Fitch Ratings has affirmed Saudi Electricity Company’s (SEC) long-term issuer default rating (IDR) and senior unsecured rating at AA’. The outlook on the long-term IDR is stable. Fitch has also affirmed SEC’s Sukuk issues at AA-.
“SEC’s ratings are aligned with the Kingdom of Saudi Arabia (KSA, ‘AA-‘/stable), based on strong legal, operational, and strategic links, in accordance with Fitch’s Parent and Subsidiary Rating Linkage methodology. KSA directly owns 74% of SEC (and indirectly owns another 7% through Saudi Aramco, a state-owned enterprise). SEC has been instrumental in executing the Kingdom’s policies on electrification. Through its council of ministers, the government is responsible for approving the electricity tariffs that SEC can charge its customers. Currently, the electricity tariffs for residential customers are deeply subsidised.”
SEC’s key credit strengths are its monopolistic position in the electricity transmission and distribution sector and a dominant position in the electricity generation segment within KSA. Low generating capacity utilisation (a function of the market dynamics) and limited visibility in the cost structure remain key rating concerns. In addition, lack of clarity about the future settlement of the subsidised fuel costs payable to Saudi Aramco creates uncertainty about long-term cash flow visibility and stability. In the past, the KSA government assumed the payment of fuel costs onto the account of the Ministry of Finance.”

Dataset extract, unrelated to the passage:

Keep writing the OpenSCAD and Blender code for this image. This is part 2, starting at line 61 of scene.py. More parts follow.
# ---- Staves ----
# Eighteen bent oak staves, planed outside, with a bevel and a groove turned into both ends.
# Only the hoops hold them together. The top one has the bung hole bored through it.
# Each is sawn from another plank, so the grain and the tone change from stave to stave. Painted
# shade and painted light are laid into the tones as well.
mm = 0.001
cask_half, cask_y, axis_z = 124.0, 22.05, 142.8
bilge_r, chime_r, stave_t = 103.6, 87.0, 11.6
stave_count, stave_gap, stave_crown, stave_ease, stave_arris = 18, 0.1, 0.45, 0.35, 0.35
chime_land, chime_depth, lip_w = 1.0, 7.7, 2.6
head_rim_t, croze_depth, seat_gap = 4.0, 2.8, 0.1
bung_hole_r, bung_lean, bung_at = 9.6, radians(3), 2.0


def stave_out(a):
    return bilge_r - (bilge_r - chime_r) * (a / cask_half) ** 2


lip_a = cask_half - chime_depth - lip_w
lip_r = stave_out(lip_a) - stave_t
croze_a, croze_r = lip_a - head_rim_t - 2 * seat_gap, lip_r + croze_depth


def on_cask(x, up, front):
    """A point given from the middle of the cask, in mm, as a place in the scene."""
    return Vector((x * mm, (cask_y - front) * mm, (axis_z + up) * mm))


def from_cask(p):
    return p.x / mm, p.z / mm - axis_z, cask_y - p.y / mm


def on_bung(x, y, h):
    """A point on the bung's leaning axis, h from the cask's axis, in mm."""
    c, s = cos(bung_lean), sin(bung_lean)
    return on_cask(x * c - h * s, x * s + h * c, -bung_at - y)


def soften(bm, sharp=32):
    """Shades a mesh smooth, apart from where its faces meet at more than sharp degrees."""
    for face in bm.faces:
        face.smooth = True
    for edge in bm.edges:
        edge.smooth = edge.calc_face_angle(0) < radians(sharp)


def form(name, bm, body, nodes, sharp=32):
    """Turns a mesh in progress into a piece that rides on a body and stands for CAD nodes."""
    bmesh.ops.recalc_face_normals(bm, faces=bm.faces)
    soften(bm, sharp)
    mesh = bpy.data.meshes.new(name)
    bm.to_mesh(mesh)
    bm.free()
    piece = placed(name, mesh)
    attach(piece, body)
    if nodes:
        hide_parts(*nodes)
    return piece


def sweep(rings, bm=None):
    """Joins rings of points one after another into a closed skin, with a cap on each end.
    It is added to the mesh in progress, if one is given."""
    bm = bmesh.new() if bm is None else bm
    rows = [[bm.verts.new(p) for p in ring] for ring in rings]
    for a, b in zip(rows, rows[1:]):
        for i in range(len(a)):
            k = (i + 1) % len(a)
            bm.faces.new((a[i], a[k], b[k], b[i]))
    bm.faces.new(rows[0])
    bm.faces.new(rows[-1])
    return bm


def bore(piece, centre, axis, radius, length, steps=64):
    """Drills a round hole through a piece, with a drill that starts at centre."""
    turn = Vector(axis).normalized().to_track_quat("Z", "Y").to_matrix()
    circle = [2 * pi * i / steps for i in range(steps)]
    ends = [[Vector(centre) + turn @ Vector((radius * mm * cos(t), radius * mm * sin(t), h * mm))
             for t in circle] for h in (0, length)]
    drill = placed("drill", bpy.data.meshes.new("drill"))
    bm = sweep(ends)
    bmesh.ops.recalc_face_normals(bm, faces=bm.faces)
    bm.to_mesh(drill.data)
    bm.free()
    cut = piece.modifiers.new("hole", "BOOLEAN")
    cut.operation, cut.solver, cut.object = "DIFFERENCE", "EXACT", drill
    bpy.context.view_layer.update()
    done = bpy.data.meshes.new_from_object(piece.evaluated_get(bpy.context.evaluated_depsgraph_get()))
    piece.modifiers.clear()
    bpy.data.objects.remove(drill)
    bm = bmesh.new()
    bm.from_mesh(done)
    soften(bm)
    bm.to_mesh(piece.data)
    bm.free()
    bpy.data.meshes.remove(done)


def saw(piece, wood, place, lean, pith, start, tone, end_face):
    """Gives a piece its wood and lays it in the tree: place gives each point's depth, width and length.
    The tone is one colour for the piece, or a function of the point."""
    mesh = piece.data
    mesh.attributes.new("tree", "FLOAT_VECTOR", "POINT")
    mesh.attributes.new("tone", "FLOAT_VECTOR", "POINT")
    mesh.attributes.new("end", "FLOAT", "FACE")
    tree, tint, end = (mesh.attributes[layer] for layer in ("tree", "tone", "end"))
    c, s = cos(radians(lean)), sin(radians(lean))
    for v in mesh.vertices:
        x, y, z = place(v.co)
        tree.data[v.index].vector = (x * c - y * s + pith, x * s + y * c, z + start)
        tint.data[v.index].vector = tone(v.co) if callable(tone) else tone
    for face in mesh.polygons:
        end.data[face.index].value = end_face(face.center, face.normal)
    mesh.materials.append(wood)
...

Historically, state financial support has been very strong. Currently, SEC is drawing down upon the government approved SR51bn soft loans to partially finance its capital projects through 2015. SEC will spend approximately SR150billion through 2015 on various segments of the electricity infrastructure in the KSA. Fitch notes that the massive capital spending programme under the current tariff regime will adversely affect the credit metrics. Future government support through soft loans and assumption of fuel-related costs will be critical for the company’s financial position. Hence Fitch assumes that SEC will continue to receive state support since the current electricity tariff structure for residential customers (about 54% of total electricity consumption within the KSA) is deeply discounted.”
Fitch calculated leverage, measured by net debt/funds from operations (FFO), is expected to rise above 4x by 2015 from 1.5x in 3Q2012 with the proposed capital spending programme ending in 2015. These ratios take into account the SR51bn of governmental support for the new capital projects. Fitch assumes that the company will supplement cash from operations with debt to fund its capital programme and that it will continue to defer fuel costs payable to Saudi Aramco. Nonetheless, SEC’s standalone credit profile under a cost plus tariff regime is significantly lower than the current state support driven rating level.
Liquidity at SEC is adequate. At the end of Q312, SEC had approximately SR25.3billion in total liquidity, including SR4.3billion in cash. This compares with around SAR1.5bn of maturities due in 2013, and significantly negative free cash flow expectation. In 2012, SEC successfully raised about SAR6.6bn in new Sukuk to repay SR5billion of Sukuk in March 2012 and fund continued expansion.